Some argue policymakers do not need a 90-year projection to know something needs to change.
“When we have a hurricane, that shows everybody where their vulnerabilities are today, forget 100 years from now, but right now,” said Rob Young, a geologist at Western Carolina University who co-authored the study by the state’s Coastal Resources Commission (CRC).
Young said he would like to see development move back from the ocean’s edge and laments that homeowners and developers rebuild almost any structure damaged or destroyed by a bad storm.
But the idea of retreating is a tough sell for the people who live there and have invested in property.
“You’re asking us to say, ‘Hey, 4,000 or 5,000 people on little Hatteras Island, it’s time for you to pack up and move,’ and that’s not a reasonable expectation,” said Bobby Outten, manager for Dare County on the Outer Banks.
Opponents of using the CRC study to set policy said that most Outer Bank homeowners recognize the risks.

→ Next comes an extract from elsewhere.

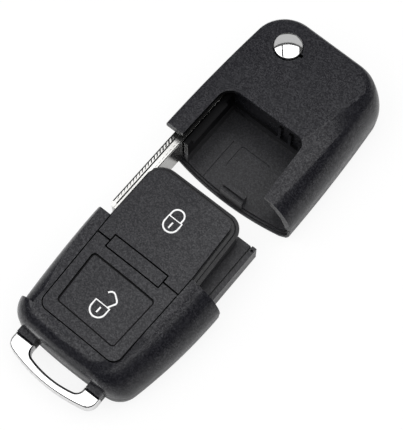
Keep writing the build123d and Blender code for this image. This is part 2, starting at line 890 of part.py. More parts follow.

“If you’re buying on the coast, anyone that buys in an area surrounded by water, you’re always taking a risk that you’re going to have storm damage,” said Willo Kelly, who has worked in real estate for more than a decade.
Even though she acknowledges that sea levels are rising, Kelly is also among those who opposed making state policy decisions, including anything affecting home insurance or property values, based on the study’s dire 90-year forecast of sea-level rise.
Kelly supported a 2012 state law that banned North Carolina from using the 90-year prediction on rising sea levels to influence coastal development policy.
The CRC released a second report in 2015 predicting sea level rise over a 30-year period, instead of 90 years. The new report was praised by developers as being more realistic and said sea levels would rise 1.9 to 10.6 inches.
The 2012 law was welcomed by the development community and panned by scientists whose warnings, they felt, were going unheeded. Members of the legislature who sponsored the bill did not return requests for comment.